→ Aim of the task
Repeat exactly the lines of the entries below from the one with "solids = shape.Solids" through the one with "imported = [obj", both ends included, and nothing else.

→ Data extract
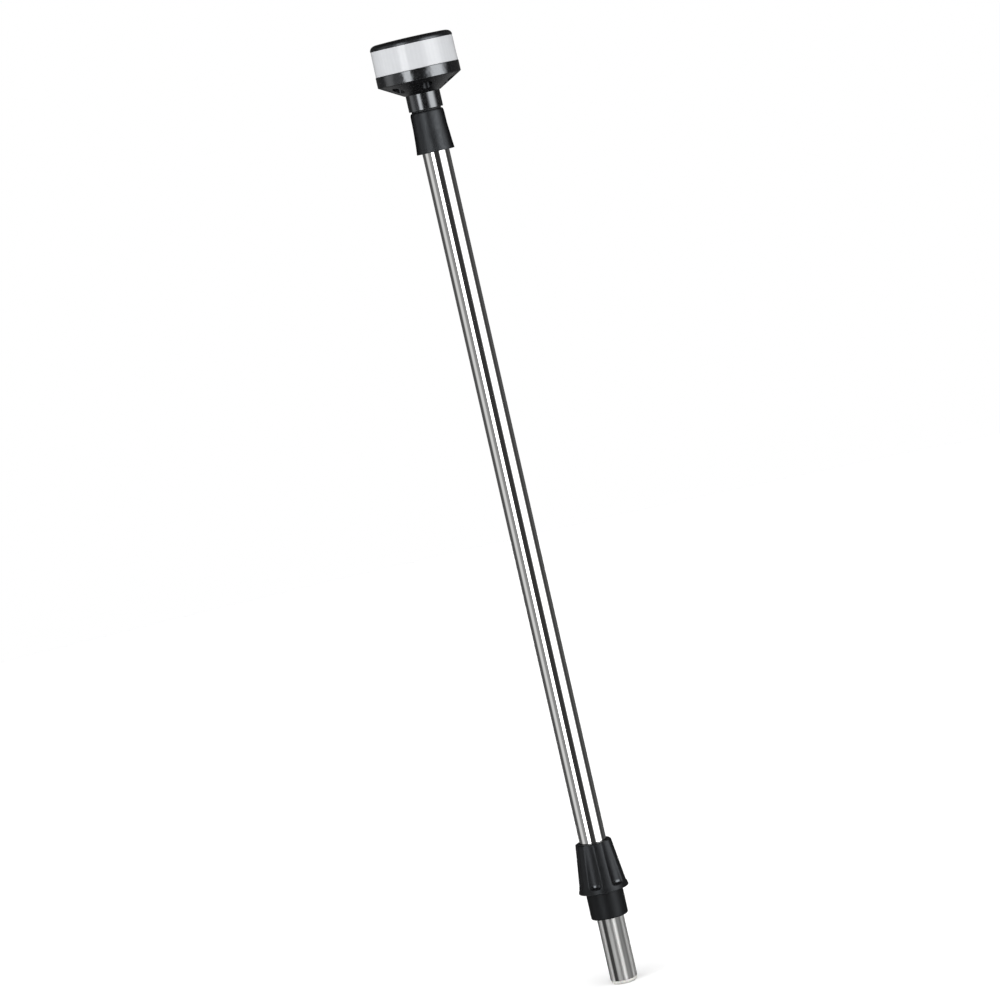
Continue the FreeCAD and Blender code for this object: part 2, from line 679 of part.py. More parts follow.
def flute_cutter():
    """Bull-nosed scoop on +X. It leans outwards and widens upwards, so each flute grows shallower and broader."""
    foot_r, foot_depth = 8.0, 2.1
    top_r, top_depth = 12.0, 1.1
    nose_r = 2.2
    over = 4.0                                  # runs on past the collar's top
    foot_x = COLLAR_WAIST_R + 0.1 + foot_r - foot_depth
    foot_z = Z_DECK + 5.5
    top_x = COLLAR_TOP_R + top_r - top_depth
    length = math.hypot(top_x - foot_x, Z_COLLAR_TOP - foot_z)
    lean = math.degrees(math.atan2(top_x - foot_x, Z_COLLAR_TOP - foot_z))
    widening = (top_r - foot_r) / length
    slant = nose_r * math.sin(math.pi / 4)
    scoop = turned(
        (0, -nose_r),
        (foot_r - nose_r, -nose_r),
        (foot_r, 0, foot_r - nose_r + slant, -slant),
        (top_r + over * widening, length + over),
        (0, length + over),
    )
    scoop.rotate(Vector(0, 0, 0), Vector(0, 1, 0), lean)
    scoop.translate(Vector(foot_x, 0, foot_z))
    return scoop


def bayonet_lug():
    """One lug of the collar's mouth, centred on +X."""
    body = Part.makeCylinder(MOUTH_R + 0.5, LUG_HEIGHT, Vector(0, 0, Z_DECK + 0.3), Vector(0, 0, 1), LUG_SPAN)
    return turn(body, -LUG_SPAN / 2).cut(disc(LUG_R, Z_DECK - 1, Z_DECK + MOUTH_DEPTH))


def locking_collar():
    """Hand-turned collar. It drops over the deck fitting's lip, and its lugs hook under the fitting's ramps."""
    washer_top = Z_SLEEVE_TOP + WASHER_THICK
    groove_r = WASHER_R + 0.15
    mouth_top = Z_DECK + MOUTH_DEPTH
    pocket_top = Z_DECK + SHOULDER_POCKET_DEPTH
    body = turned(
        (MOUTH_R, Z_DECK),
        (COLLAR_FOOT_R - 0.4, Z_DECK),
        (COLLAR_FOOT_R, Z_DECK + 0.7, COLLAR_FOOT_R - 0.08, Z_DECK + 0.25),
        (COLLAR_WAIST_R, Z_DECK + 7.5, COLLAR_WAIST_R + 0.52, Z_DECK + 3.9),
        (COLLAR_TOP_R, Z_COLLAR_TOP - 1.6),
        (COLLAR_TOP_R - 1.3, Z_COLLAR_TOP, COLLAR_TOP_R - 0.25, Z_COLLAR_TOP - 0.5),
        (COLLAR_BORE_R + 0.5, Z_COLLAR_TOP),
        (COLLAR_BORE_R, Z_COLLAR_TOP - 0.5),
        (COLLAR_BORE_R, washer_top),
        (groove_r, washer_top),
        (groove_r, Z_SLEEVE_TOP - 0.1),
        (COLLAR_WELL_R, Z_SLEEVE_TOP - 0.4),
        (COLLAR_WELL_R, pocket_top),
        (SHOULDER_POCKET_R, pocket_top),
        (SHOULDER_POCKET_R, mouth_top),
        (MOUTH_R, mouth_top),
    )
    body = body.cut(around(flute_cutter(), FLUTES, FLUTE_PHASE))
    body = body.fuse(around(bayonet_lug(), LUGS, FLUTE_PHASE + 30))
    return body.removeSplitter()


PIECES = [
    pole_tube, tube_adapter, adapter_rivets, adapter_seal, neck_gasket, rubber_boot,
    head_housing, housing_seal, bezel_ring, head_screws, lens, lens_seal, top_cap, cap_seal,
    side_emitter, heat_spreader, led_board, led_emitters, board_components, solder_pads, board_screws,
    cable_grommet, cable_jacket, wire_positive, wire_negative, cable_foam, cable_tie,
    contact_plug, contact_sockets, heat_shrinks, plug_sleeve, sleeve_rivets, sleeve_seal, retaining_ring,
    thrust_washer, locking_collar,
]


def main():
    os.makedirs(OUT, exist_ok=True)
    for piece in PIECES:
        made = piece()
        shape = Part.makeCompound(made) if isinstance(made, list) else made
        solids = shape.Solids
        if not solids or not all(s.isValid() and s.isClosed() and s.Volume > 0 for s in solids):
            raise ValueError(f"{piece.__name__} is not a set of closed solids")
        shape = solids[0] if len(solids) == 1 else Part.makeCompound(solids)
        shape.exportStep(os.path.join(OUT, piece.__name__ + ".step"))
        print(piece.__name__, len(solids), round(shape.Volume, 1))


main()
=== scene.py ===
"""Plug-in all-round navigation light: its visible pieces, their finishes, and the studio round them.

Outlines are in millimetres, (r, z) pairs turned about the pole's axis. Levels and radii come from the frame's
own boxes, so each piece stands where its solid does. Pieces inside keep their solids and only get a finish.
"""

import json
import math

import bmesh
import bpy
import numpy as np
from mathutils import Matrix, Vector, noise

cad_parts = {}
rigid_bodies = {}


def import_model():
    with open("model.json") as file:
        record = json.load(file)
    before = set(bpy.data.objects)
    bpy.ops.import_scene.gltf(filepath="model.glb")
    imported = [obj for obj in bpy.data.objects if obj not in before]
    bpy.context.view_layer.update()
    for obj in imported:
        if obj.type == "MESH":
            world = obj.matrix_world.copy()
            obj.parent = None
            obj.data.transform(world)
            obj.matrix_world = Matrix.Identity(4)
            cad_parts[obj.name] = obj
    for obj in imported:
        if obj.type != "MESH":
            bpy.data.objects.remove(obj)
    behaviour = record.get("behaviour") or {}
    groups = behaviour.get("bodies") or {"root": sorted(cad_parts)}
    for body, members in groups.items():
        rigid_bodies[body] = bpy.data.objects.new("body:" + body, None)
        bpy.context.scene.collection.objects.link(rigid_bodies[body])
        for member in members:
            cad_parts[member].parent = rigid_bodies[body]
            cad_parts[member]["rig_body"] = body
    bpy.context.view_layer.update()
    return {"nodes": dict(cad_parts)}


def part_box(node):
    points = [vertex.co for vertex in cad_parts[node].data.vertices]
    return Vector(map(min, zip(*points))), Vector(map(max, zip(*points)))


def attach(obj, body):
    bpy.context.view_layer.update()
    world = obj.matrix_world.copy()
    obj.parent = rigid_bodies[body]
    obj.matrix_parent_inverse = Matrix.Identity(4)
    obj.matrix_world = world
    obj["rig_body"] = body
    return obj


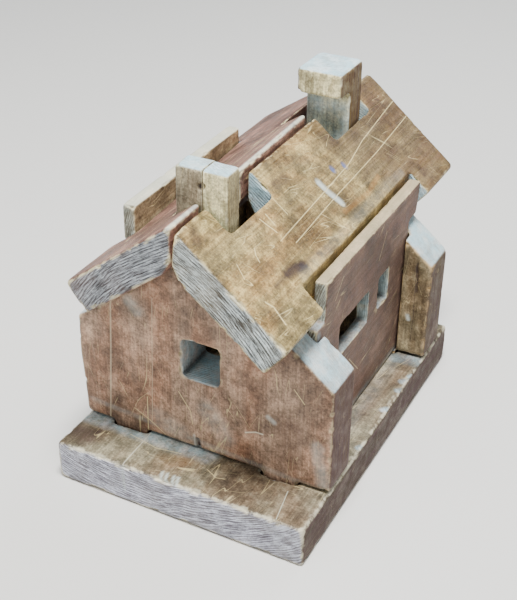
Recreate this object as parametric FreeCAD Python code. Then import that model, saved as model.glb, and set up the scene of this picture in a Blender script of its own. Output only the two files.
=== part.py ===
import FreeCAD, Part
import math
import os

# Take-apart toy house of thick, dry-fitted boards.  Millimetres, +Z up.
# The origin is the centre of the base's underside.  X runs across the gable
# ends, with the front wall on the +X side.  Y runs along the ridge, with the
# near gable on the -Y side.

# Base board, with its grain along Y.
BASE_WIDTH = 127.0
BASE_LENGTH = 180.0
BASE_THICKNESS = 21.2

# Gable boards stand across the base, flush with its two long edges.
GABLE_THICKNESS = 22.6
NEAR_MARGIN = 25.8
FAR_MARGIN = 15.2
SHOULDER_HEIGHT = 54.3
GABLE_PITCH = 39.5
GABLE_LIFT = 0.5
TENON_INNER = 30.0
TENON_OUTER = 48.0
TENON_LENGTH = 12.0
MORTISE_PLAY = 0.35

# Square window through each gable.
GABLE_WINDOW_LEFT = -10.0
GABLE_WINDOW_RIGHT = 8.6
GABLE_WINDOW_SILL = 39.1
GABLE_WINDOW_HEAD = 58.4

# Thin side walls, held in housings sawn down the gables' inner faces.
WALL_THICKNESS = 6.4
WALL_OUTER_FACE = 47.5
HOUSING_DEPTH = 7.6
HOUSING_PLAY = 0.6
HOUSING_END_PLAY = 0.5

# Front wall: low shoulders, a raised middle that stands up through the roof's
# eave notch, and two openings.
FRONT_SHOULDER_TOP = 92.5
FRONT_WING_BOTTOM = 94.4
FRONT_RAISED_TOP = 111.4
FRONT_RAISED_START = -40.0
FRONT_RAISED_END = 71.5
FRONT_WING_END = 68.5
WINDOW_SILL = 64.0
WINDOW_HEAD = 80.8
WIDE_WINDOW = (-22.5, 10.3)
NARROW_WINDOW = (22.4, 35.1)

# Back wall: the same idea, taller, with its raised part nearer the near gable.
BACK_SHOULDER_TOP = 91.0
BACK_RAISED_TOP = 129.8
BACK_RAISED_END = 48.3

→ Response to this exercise
        solids = shape.Solids
        if not solids or not all(s.isValid() and s.isClosed() and s.Volume > 0 for s in solids):
            raise ValueError(f"{piece.__name__} is not a set of closed solids")
        shape = solids[0] if len(solids) == 1 else Part.makeCompound(solids)
        shape.exportStep(os.path.join(OUT, piece.__name__ + ".step"))
        print(piece.__name__, len(solids), round(shape.Volume, 1))


main()
=== scene.py ===
"""Plug-in all-round navigation light: its visible pieces, their finishes, and the studio round them.

Outlines are in millimetres, (r, z) pairs turned about the pole's axis. Levels and radii come from the frame's
own boxes, so each piece stands where its solid does. Pieces inside keep their solids and only get a finish.
"""

import json
import math

import bmesh
import bpy
import numpy as np
from mathutils import Matrix, Vector, noise

cad_parts = {}
rigid_bodies = {}


def import_model():
    with open("model.json") as file:
        record = json.load(file)
    before = set(bpy.data.objects)
    bpy.ops.import_scene.gltf(filepath="model.glb")
    imported = [obj for obj in bpy.data.objects if obj not in before]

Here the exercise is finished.